Original Article: http://dartreview.com/archives/2008/04/06/last_word.php
Sunday, April 6, 2008
There are now a days professors of philosophy but not philosophers.
—Henry David Thoreau
What we become depends on what we read after all of the professors have finished with us.
—Thomas Carlyle
Professors simply can’t discuss a thing.
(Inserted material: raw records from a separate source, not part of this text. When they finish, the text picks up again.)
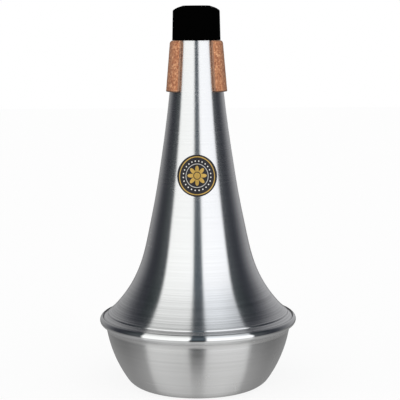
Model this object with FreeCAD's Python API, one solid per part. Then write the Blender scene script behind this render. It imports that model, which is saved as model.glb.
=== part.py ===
import FreeCAD, Part
import math
import os

# Trombone straight mute: a spun aluminium cone crimped to a spun aluminium bowl, with a rubber
# bumper on the open narrow end, three cork strips that wedge in the bell, and a round label.
# Millimetres and degrees. The origin is the middle of the flat base, +Z runs up the axis to the
# narrow end, and the label faces -Y.

V = FreeCAD.Vector
AXIS = V(0, 0, 1)

# Whole mute
overall_height = 253.6          # base to the crest of the bumper
rim_radius = 66.0               # outermost circle of the crimped bead
wall = 0.8                      # sheet of the cone and of the bowl

# Bowl
foot_corner_radius = 44.3       # where the flat base would meet the lower wall
foot_bend = 13.0                # bend between base and wall
belly_out_share = 0.777         # the wall bulges towards this corner between foot and neck
belly_up_share = 0.50
neck_inset = 4.2                # from the rim in to the narrowest corner, just under the bead
neck_bend = 4.5
least_straight = 0.2            # sheet left straight between two bends of the wall

# Crimped bead, where the bowl's rim is closed over the cone's flange
bead_height = 45.0              # height of the outermost circle
bead_bend = 3.0
underside_angle = 48.7          # the bead's underside faces this far below level
flange_angle = 55.0             # the flange and the crimp on it face this far above level
crimp_lap = 0.6                 # straight end of the crimp past its bend
seam_gap = 0.05                 # between the flange and the bead's inside
flange_turn_angle = 15.0        # the turned edge of the flange faces this far below level
flange_end = 0.3                # straight end of the turned edge

# Cone
lip_inset = 5.6                 # from the rim in to the step where the cone ends on its flange
lip_step = 0.55                 # height of the step's corner over the flange
lip_inner_bend = 0.05
lip_face_angle = 15.0           # the step's face leans this far from upright
lip_root_bend = 0.3
foot_approach_angle = 52.4      # the cone's foot faces this far above level at the step
approach = 1.2                  # straight run of the foot before the step
tip_radius = 13.5
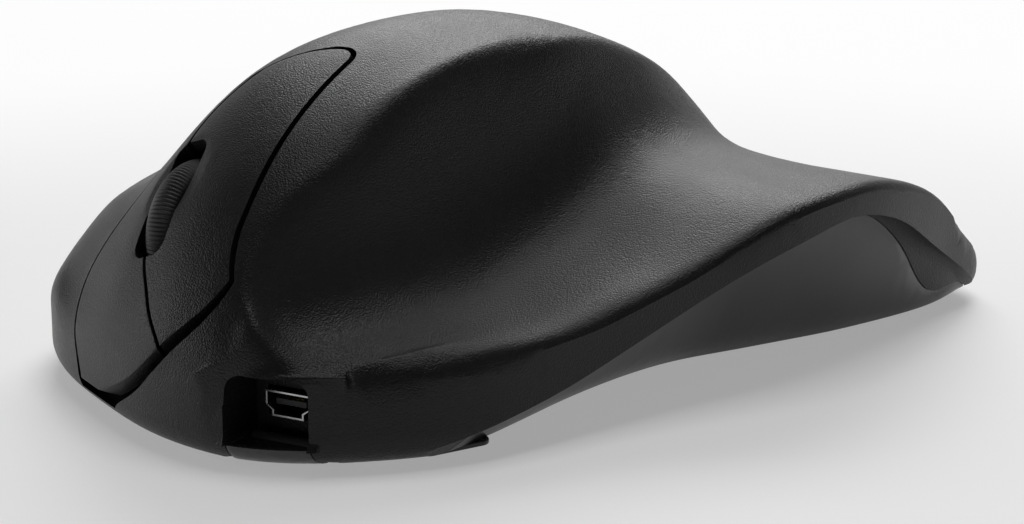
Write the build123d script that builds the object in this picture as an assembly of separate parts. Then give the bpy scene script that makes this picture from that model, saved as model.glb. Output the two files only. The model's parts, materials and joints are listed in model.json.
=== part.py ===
from build123d import *
import os
import numpy as np
from scipy.interpolate import CubicSpline, PchipInterpolator

os.makedirs("parts", exist_ok=True)


def flowing(stations):
    """A smooth curve through (where, value) stations."""
    where, value = zip(*sorted(stations))
    spline = CubicSpline(where, value, bc_type="natural")
    return lambda at: spline(np.clip(at, where[0], where[-1]))


def steady(stations):
    """A smooth curve through (where, value) stations that never overshoots them."""
    where, value = zip(*sorted(stations))
    curve = PchipInterpolator(where, value)
    return lambda at: curve(np.clip(at, where[0], where[-1]))


def lower_of(a, b, soft):
    """The lower of two heights, with their crease rounded."""
    return (a + b) / 2 - np.sqrt(((a - b) / 2) ** 2 + soft ** 2)


def upper_of(a, b, soft):
    """The higher of two heights, with their valley rounded."""
    return -lower_of(-a, -b, soft)


# The hand hump: highest at its crown, a full nose in front, a long slope to the heel of the hand
hump_height = 56.8
crown_y = 9.0
heel_reach = 89.5
heel_power = 1.85
nose_power = 2.3
side_power = 2.2
shoulder_step = 18.0
foot_share = 0.057
nose_front = flowing([(-60, 20), (-36, 46), (-27, 61), (-20, 69), (-10, 75.6), (2, 78), (16, 75.6),
                      (34, 66.5), (47, 57), (58, 45), (66, 30)])
crest_x = flowing([(78, 10), (40, 8), (10, 2), (-20, -5), (-50, -12), (-78, -14)])
right_spread = flowing([(78, 48), (40, 48), (10, 50), (-20, 56), (-50, 66), (-78, 72)])
shoulder_drop = steady([(78, 0), (50, 7), (0, 7), (-20, 5), (-45, 0), (-78, 0)])

# The raised shelf for the ring and little fingers, right of the hump
shelf_height = 33.5
shelf_x = 44.0
shelf_y = 7.0
shelf_base = -6.0
shelf_front = 56.0
shelf_rear = 87.0
shelf_right = 21.5
shelf_left = 60.0
shelf_power = 2.0
valley_soft = 3.0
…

Habit compels them to deliver a lecture.
—Hal Boyle
Old professors never die, they just lose their faculties.
—Stephen Fry
A professor is one who talks in someone else’s sleep.
—W.H. Auden
A university is what a college becomes when the faculty loses interest in the students.
—John Ciardi
Even if I should stand before the stake which has been prepared for me, I would never accept the recommendation of the theological faculty.
—Jan Hus
Faculty met, and after the usual business, some conversation was had about certain students being addicted to drinking, and it was reported that a citizen of the village had informed a member of the Faculty that there was a good deal of drinking this term among the students.
—Daniel H. Hill
A man who has never gone to school may steal from a freight car; but if he has a university education, he may steal the whole railroad.
—Theodore Roosevelt
Of course there’s a lot of knowledge in universities: the freshmen bring a little in; the seniors don’t take much away, so knowledge sort of accumulates.
—Abbott Lawrence Lowell
College is a refuge from hasty judgment.
—Robert Frost
Education is what survives when what has been learned has been forgotten.
—B.F. Skinner
The advantage of a classical education is that it enables you to despise the wealth that it prevents you from achieving.
—Russell Green
Education is an admirable thing, but it is well to remember from time to time that nothing worth knowing can be taught.
—Oscar Wilde
Academe, n.: An ancient school where morality and philosophy were taught. Academy, n.: A modern school where football is taught.
—Ambrose Bierce
A university is a college with a stadium seating over 40,000.
—Leonard L. Levinson
All schools, all colleges, have two great functions: to confer, and to conceal, valuable knowledge.
—Mark Twain
College is a place to keep warm between high school and an early marriage.
—George Gobel
I’d rather entrust the government of the United States to the first 400 people listed in the Boston telephone directory than to the faculty of Harvard University.
—William F. Buckley, Jr.
No man should escape our universities without knowing how little he knows.
—J. Robert Oppenheimer
A leader is best when people barely know he exists. When his work is done, his aim fulfilled, they will say: we did it ourselves.
—Lao Tzu
A leader is not an administrator.
—Robert Townsend
Bureaucracy is the art of making the possible impossible.
—Javier Pascual Salcedo
Every revolution evaporates and leaves behind only the slime of a new bureaucracy.
—Franz Kafka
Bureaucrats: they are dead at 30 and buried at 60. They are like custard pies.